◆ **Stored data**
= = = = =

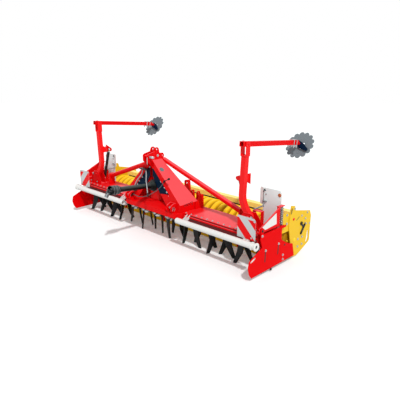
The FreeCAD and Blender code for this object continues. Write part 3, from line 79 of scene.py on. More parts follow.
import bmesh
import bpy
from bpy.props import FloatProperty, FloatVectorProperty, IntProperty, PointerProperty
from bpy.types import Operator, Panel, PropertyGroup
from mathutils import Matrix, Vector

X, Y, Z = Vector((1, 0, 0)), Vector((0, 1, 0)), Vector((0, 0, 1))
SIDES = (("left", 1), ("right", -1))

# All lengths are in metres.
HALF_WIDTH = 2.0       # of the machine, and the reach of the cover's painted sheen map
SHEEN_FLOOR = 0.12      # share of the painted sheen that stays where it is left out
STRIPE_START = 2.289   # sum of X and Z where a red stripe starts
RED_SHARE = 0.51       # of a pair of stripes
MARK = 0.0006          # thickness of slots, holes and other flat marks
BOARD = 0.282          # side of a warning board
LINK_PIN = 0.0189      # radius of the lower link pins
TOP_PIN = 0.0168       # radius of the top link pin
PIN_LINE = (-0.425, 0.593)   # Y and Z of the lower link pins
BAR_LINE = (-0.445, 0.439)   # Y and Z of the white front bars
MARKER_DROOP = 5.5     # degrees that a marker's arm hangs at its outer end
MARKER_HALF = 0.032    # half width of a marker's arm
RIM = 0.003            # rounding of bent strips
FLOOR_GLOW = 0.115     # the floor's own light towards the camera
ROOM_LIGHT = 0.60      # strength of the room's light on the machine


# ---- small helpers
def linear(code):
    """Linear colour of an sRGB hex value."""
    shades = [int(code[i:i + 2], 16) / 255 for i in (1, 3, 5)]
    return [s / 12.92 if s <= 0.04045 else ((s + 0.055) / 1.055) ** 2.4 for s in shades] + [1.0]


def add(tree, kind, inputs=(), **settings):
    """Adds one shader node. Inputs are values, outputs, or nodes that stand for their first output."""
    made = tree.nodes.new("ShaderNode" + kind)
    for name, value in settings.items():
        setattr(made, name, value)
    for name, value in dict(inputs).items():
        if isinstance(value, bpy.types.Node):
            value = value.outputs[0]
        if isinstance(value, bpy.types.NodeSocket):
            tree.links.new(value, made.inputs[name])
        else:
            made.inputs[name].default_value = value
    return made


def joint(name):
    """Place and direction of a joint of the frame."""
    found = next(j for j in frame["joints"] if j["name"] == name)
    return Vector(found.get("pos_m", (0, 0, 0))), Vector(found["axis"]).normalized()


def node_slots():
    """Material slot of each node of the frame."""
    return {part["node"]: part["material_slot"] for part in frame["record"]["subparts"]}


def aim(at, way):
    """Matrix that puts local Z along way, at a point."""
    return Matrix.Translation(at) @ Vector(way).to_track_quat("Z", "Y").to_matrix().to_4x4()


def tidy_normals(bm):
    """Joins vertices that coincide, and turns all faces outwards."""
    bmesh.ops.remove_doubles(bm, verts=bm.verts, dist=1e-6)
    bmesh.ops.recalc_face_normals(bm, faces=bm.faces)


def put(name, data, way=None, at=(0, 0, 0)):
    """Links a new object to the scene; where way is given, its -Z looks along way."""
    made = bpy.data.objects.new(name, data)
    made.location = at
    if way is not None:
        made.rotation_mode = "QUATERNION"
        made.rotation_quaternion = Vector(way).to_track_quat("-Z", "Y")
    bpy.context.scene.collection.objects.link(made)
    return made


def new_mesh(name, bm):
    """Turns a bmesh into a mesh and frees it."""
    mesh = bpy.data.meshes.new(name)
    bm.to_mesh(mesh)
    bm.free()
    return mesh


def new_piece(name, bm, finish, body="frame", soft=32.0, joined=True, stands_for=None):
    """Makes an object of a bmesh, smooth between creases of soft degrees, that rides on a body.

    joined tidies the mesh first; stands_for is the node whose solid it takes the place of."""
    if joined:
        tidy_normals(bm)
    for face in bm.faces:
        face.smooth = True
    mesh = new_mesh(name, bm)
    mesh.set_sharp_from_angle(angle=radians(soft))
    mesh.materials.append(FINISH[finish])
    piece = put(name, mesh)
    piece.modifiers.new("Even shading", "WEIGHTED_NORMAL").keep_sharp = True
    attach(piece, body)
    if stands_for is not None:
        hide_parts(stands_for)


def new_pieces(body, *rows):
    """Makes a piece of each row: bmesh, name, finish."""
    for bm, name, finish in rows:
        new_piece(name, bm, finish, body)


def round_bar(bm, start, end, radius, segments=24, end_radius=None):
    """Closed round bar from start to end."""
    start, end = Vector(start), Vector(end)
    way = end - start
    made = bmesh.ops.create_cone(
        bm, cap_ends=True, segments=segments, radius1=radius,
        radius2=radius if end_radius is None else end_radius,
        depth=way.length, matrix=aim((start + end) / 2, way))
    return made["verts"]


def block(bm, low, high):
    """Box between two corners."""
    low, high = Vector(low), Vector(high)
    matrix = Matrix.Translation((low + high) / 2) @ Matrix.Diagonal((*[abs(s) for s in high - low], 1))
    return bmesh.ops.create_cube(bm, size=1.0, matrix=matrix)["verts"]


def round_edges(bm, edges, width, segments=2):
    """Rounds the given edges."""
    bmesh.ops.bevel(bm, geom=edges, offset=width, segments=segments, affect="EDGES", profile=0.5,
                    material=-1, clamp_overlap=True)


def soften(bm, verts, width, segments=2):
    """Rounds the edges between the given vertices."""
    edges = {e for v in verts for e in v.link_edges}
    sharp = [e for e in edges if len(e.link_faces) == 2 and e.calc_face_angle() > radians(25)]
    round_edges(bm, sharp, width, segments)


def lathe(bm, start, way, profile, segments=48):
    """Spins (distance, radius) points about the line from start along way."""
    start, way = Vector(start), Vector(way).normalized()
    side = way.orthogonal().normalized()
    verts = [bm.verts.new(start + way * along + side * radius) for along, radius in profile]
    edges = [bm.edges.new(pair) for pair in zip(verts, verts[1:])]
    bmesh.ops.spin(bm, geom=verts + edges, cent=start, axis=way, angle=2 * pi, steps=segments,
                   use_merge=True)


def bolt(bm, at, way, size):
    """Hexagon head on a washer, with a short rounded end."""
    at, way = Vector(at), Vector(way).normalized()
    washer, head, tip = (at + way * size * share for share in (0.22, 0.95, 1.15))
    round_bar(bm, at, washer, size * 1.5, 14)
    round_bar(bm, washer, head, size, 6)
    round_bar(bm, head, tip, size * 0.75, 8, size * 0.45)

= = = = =

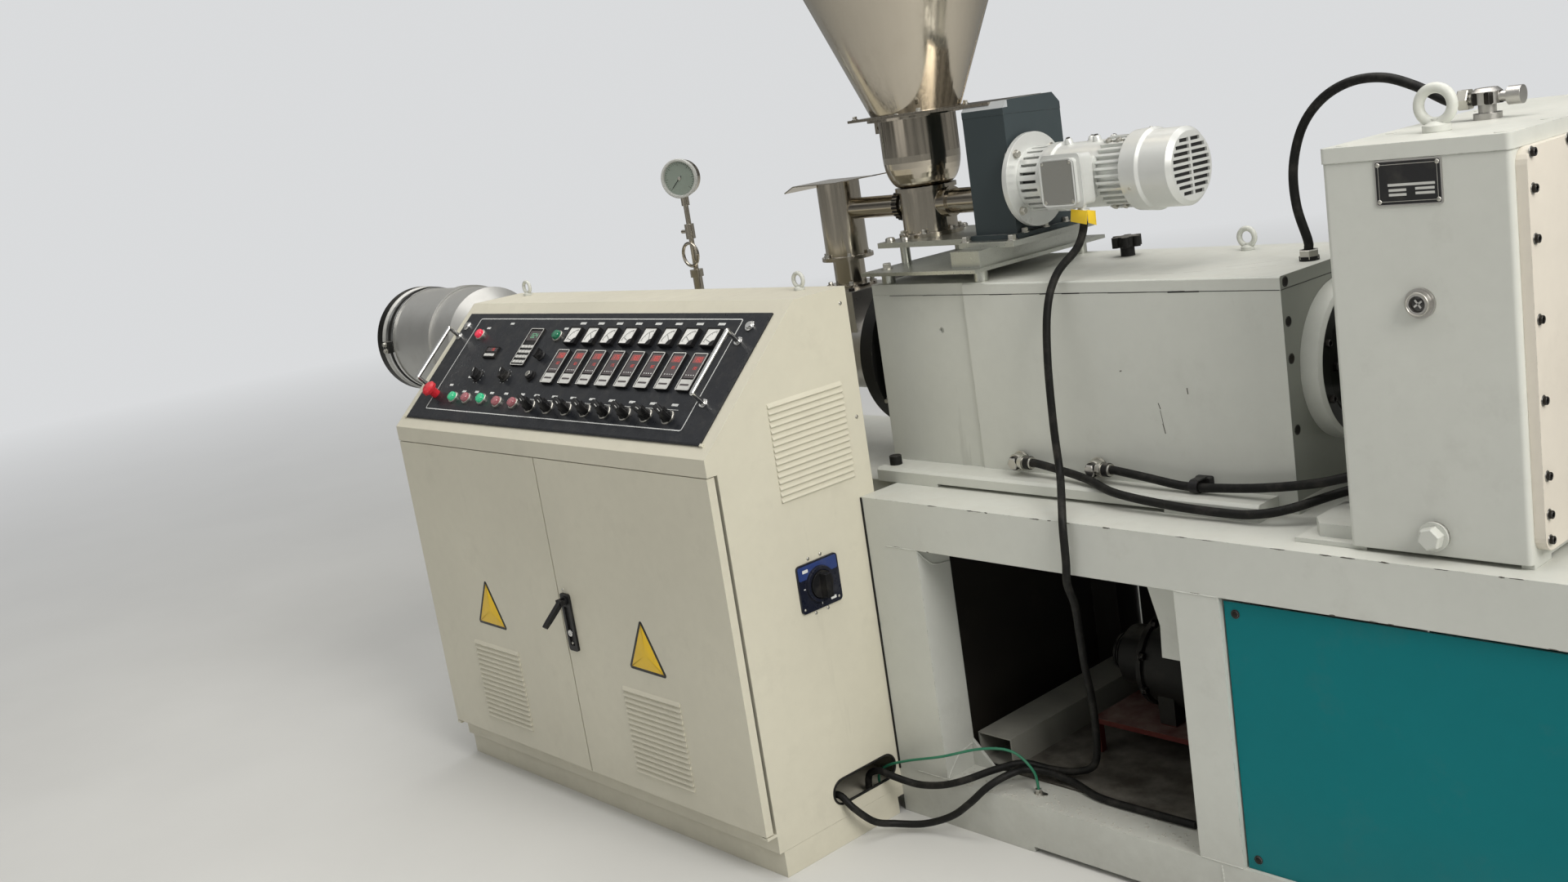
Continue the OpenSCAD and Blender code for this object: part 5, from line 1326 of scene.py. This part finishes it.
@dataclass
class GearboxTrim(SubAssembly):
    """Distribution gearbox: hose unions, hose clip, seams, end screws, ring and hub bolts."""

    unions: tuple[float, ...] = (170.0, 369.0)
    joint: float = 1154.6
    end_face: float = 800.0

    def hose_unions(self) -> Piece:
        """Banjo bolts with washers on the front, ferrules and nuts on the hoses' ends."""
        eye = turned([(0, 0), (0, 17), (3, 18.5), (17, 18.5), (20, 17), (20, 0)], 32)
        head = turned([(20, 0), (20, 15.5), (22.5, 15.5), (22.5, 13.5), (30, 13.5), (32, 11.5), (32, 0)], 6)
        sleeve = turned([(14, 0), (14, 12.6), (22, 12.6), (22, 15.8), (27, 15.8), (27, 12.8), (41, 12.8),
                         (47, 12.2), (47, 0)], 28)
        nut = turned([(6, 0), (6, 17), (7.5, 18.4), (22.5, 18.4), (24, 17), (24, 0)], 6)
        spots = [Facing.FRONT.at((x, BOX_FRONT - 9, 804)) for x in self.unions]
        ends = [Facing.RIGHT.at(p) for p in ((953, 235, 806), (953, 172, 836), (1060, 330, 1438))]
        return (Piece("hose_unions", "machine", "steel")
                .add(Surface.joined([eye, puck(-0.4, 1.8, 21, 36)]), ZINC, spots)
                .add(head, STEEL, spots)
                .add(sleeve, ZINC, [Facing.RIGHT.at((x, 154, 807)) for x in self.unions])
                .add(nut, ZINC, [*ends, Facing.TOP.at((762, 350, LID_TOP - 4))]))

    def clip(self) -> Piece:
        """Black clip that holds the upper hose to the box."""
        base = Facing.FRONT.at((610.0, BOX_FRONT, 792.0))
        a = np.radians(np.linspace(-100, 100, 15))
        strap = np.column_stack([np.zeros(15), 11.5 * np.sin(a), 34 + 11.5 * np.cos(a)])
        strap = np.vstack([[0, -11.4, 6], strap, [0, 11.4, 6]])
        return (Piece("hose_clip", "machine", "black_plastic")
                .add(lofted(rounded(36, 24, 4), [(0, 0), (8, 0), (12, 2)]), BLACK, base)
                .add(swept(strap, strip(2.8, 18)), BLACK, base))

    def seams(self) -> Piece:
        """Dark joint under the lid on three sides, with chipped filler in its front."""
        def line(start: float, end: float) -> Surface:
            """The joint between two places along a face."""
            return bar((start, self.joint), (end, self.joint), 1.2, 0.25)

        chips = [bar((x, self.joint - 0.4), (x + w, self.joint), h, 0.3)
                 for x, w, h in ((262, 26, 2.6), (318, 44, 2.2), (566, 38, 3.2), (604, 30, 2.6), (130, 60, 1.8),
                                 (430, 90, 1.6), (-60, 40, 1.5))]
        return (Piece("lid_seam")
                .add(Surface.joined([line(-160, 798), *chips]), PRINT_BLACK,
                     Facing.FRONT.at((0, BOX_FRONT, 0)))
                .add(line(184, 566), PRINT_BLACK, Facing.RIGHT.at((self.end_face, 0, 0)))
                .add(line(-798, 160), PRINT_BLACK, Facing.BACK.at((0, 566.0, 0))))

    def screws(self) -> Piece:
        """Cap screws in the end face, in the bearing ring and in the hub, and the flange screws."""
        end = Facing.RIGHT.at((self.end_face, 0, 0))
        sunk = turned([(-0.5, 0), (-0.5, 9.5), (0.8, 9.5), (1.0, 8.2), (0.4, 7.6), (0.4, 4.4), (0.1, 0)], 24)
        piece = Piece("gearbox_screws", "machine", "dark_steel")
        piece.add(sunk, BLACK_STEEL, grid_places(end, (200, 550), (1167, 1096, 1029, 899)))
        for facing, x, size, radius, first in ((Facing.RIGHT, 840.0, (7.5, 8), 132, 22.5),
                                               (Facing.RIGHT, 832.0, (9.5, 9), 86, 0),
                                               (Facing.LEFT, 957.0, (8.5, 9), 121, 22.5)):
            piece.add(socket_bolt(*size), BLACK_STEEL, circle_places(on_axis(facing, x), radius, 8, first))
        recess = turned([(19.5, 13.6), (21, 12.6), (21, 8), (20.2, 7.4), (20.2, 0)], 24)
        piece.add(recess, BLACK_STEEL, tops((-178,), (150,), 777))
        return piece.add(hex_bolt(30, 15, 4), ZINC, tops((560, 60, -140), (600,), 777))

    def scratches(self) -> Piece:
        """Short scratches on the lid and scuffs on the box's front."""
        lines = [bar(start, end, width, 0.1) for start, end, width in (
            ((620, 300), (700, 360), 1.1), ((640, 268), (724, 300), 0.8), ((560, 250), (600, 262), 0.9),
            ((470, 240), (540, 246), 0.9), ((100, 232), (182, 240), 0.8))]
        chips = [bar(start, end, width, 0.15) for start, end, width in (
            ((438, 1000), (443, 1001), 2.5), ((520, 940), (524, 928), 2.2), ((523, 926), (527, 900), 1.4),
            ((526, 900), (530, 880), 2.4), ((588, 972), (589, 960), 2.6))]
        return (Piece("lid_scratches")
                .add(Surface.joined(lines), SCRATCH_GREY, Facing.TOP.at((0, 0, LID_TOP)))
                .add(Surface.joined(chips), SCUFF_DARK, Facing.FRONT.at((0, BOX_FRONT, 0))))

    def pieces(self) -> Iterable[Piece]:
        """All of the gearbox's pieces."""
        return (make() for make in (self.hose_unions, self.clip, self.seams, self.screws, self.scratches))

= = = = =

Extract exactly and only the span of lines that begins at the line containing "hide_parts(stands_for)" and ends at the line containing "use_merge=True)".

        hide_parts(stands_for)


def new_pieces(body, *rows):
    """Makes a piece of each row: bmesh, name, finish."""
    for bm, name, finish in rows:
        new_piece(name, bm, finish, body)


def round_bar(bm, start, end, radius, segments=24, end_radius=None):
    """Closed round bar from start to end."""
    start, end = Vector(start), Vector(end)
    way = end - start
    made = bmesh.ops.create_cone(
        bm, cap_ends=True, segments=segments, radius1=radius,
        radius2=radius if end_radius is None else end_radius,
        depth=way.length, matrix=aim((start + end) / 2, way))
    return made["verts"]


def block(bm, low, high):
    """Box between two corners."""
    low, high = Vector(low), Vector(high)
    matrix = Matrix.Translation((low + high) / 2) @ Matrix.Diagonal((*[abs(s) for s in high - low], 1))
    return bmesh.ops.create_cube(bm, size=1.0, matrix=matrix)["verts"]


def round_edges(bm, edges, width, segments=2):
    """Rounds the given edges."""
    bmesh.ops.bevel(bm, geom=edges, offset=width, segments=segments, affect="EDGES", profile=0.5,
                    material=-1, clamp_overlap=True)


def soften(bm, verts, width, segments=2):
    """Rounds the edges between the given vertices."""
    edges = {e for v in verts for e in v.link_edges}
    sharp = [e for e in edges if len(e.link_faces) == 2 and e.calc_face_angle() > radians(25)]
    round_edges(bm, sharp, width, segments)


def lathe(bm, start, way, profile, segments=48):
    """Spins (distance, radius) points about the line from start along way."""
    start, way = Vector(start), Vector(way).normalized()
    side = way.orthogonal().normalized()
    verts = [bm.verts.new(start + way * along + side * radius) for along, radius in profile]
    edges = [bm.edges.new(pair) for pair in zip(verts, verts[1:])]
    bmesh.ops.spin(bm, geom=verts + edges, cent=start, axis=way, angle=2 * pi, steps=segments,
                   use_merge=True)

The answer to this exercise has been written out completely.